**Exercise goal**
Each entry below is to be extracted exactly.

▼

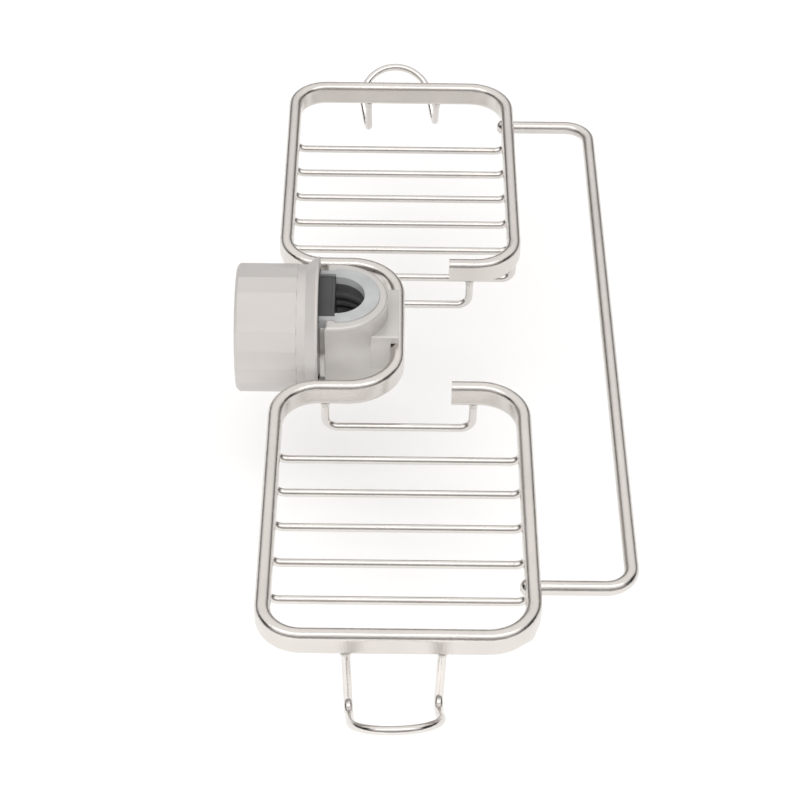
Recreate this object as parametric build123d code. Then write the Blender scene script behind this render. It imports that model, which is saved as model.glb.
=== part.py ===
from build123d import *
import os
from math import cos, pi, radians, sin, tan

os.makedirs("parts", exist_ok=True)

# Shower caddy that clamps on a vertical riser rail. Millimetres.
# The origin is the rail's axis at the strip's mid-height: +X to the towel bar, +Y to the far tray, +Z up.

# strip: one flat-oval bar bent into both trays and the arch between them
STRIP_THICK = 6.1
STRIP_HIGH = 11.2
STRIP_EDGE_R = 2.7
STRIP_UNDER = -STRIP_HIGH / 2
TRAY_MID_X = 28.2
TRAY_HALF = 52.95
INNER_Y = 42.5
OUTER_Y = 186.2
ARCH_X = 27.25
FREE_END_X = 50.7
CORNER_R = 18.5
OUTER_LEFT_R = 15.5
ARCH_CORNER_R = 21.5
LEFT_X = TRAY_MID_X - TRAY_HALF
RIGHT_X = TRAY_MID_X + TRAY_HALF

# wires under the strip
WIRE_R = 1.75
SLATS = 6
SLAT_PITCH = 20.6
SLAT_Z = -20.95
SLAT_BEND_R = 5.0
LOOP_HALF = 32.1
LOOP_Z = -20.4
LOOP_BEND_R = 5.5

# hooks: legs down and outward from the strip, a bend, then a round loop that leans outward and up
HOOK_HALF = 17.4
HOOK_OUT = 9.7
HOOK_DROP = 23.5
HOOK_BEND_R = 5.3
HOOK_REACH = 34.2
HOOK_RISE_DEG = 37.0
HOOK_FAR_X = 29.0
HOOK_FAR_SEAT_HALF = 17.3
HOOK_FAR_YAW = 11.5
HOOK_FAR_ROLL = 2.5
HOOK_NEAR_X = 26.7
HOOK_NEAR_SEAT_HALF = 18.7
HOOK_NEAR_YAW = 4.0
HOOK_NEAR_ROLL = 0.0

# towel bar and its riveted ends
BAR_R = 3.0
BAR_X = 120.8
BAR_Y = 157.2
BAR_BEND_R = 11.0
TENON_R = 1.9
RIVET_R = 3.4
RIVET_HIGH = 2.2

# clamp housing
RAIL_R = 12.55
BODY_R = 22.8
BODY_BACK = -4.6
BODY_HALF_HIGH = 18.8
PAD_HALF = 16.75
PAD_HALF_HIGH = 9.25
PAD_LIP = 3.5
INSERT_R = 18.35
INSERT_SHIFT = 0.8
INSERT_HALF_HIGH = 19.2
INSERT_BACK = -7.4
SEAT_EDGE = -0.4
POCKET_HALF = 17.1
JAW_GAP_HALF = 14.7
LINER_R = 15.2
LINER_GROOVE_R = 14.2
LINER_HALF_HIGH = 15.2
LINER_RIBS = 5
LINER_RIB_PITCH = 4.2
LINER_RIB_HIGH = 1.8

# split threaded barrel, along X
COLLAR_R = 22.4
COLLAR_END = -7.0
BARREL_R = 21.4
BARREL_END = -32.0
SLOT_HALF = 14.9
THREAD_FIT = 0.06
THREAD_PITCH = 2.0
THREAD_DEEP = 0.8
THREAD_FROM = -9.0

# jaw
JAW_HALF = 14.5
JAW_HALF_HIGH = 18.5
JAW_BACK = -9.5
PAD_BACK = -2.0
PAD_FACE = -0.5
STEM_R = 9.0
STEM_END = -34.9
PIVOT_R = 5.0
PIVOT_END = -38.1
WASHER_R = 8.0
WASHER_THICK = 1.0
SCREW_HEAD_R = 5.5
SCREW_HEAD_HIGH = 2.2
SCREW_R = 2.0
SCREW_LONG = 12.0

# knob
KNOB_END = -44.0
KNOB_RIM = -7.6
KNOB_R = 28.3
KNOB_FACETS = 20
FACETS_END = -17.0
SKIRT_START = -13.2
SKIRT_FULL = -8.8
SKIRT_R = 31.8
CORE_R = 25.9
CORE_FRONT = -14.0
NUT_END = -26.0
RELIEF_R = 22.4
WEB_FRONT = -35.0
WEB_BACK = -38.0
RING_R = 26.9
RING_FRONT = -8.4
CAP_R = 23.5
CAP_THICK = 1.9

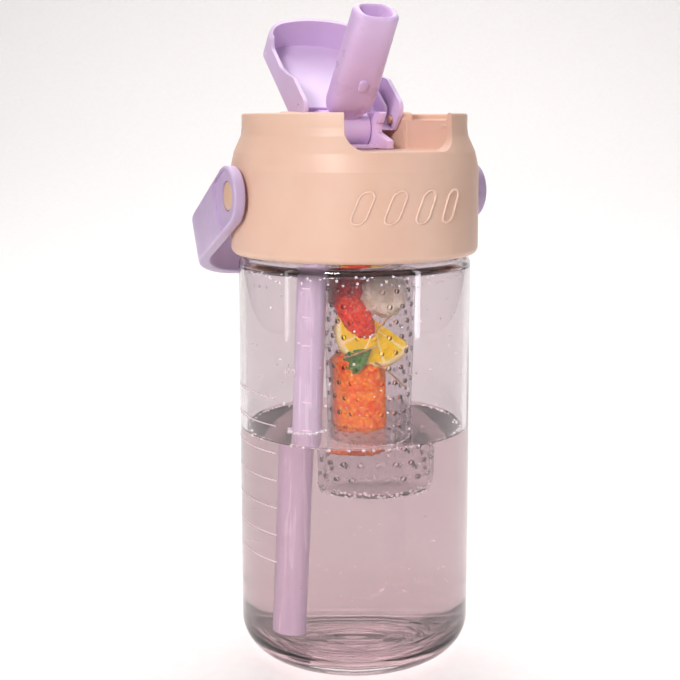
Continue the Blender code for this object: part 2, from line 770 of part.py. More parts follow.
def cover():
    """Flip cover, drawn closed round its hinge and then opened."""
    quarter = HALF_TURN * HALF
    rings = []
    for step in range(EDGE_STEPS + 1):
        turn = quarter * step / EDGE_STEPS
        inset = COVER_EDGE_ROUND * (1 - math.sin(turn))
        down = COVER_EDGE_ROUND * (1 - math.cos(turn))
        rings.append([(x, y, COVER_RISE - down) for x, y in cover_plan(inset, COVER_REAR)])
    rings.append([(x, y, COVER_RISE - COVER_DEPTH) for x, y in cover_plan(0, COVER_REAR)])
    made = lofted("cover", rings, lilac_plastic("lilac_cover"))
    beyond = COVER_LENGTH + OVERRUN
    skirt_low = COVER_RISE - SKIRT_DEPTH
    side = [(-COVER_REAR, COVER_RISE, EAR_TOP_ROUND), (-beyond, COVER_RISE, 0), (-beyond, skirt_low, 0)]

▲

**Exercise solution**
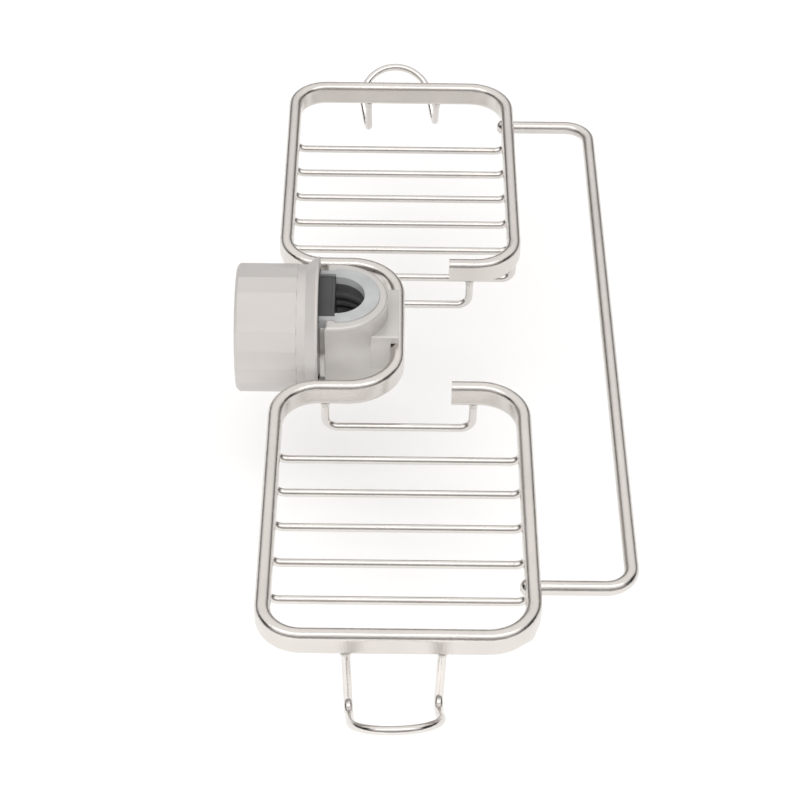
Recreate this object as parametric build123d code. Then write the Blender scene script behind this render. It imports that model, which is saved as model.glb.
=== part.py ===
from build123d import *
import os
from math import cos, pi, radians, sin, tan

os.makedirs("parts", exist_ok=True)

# Shower caddy that clamps on a vertical riser rail. Millimetres.
# The origin is the rail's axis at the strip's mid-height: +X to the towel bar, +Y to the far tray, +Z up.

# strip: one flat-oval bar bent into both trays and the arch between them
STRIP_THICK = 6.1
STRIP_HIGH = 11.2
STRIP_EDGE_R = 2.7
STRIP_UNDER = -STRIP_HIGH / 2
TRAY_MID_X = 28.2
TRAY_HALF = 52.95
INNER_Y = 42.5
OUTER_Y = 186.2
ARCH_X = 27.25
FREE_END_X = 50.7
CORNER_R = 18.5
OUTER_LEFT_R = 15.5
ARCH_CORNER_R = 21.5
LEFT_X = TRAY_MID_X - TRAY_HALF
RIGHT_X = TRAY_MID_X + TRAY_HALF

# wires under the strip
WIRE_R = 1.75
SLATS = 6
SLAT_PITCH = 20.6
SLAT_Z = -20.95
SLAT_BEND_R = 5.0
LOOP_HALF = 32.1
LOOP_Z = -20.4
LOOP_BEND_R = 5.5

# hooks: legs down and outward from the strip, a bend, then a round loop that leans outward and up
HOOK_HALF = 17.4
HOOK_OUT = 9.7
HOOK_DROP = 23.5
HOOK_BEND_R = 5.3
HOOK_REACH = 34.2
HOOK_RISE_DEG = 37.0
HOOK_FAR_X = 29.0
HOOK_FAR_SEAT_HALF = 17.3
HOOK_FAR_YAW = 11.5
HOOK_FAR_ROLL = 2.5
HOOK_NEAR_X = 26.7
HOOK_NEAR_SEAT_HALF = 18.7
HOOK_NEAR_YAW = 4.0
HOOK_NEAR_ROLL = 0.0

# towel bar and its riveted ends
BAR_R = 3.0
BAR_X = 120.8
BAR_Y = 157.2
BAR_BEND_R = 11.0
TENON_R = 1.9
RIVET_R = 3.4
RIVET_HIGH = 2.2

# clamp housing
RAIL_R = 12.55
BODY_R = 22.8
BODY_BACK = -4.6
BODY_HALF_HIGH = 18.8
PAD_HALF = 16.75
PAD_HALF_HIGH = 9.25
PAD_LIP = 3.5
INSERT_R = 18.35
INSERT_SHIFT = 0.8
INSERT_HALF_HIGH = 19.2
INSERT_BACK = -7.4
SEAT_EDGE = -0.4
POCKET_HALF = 17.1
JAW_GAP_HALF = 14.7
LINER_R = 15.2
LINER_GROOVE_R = 14.2
LINER_HALF_HIGH = 15.2
LINER_RIBS = 5
LINER_RIB_PITCH = 4.2
LINER_RIB_HIGH = 1.8

# split threaded barrel, along X
COLLAR_R = 22.4
COLLAR_END = -7.0
BARREL_R = 21.4
BARREL_END = -32.0
SLOT_HALF = 14.9
THREAD_FIT = 0.06
THREAD_PITCH = 2.0
THREAD_DEEP = 0.8
THREAD_FROM = -9.0

# jaw
JAW_HALF = 14.5
JAW_HALF_HIGH = 18.5
JAW_BACK = -9.5
PAD_BACK = -2.0
PAD_FACE = -0.5
STEM_R = 9.0
STEM_END = -34.9
PIVOT_R = 5.0
PIVOT_END = -38.1
WASHER_R = 8.0
WASHER_THICK = 1.0
SCREW_HEAD_R = 5.5
SCREW_HEAD_HIGH = 2.2
SCREW_R = 2.0
SCREW_LONG = 12.0

# knob
KNOB_END = -44.0
KNOB_RIM = -7.6
KNOB_R = 28.3
KNOB_FACETS = 20
FACETS_END = -17.0
SKIRT_START = -13.2
SKIRT_FULL = -8.8
SKIRT_R = 31.8
CORE_R = 25.9
CORE_FRONT = -14.0
NUT_END = -26.0
RELIEF_R = 22.4
WEB_FRONT = -35.0
WEB_BACK = -38.0
RING_R = 26.9
RING_FRONT = -8.4
CAP_R = 23.5
CAP_THICK = 1.9

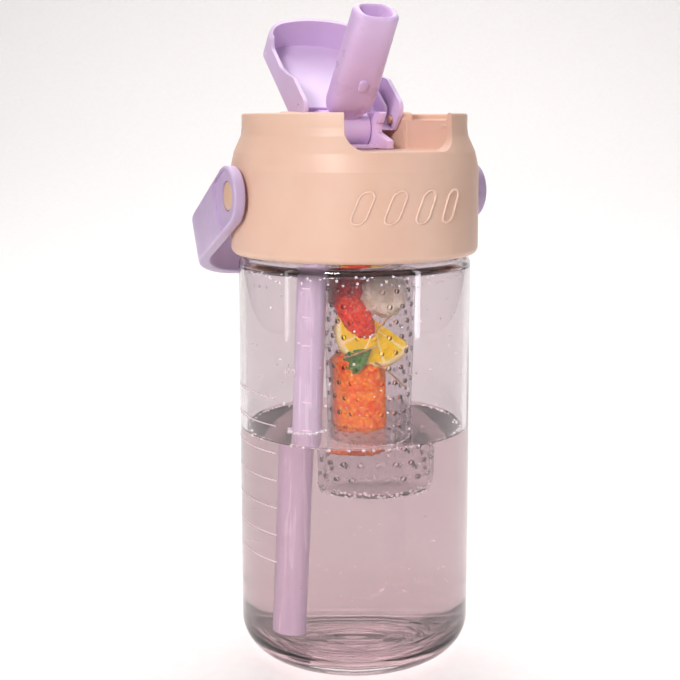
Continue the Blender code for this object: part 2, from line 770 of part.py. More parts follow.
def cover():
    """Flip cover, drawn closed round its hinge and then opened."""
    quarter = HALF_TURN * HALF
    rings = []
    for step in range(EDGE_STEPS + 1):
        turn = quarter * step / EDGE_STEPS
        inset = COVER_EDGE_ROUND * (1 - math.sin(turn))
        down = COVER_EDGE_ROUND * (1 - math.cos(turn))
        rings.append([(x, y, COVER_RISE - down) for x, y in cover_plan(inset, COVER_REAR)])
    rings.append([(x, y, COVER_RISE - COVER_DEPTH) for x, y in cover_plan(0, COVER_REAR)])
    made = lofted("cover", rings, lilac_plastic("lilac_cover"))
    beyond = COVER_LENGTH + OVERRUN
    skirt_low = COVER_RISE - SKIRT_DEPTH
    side = [(-COVER_REAR, COVER_RISE, EAR_TOP_ROUND), (-beyond, COVER_RISE, 0), (-beyond, skirt_low, 0)]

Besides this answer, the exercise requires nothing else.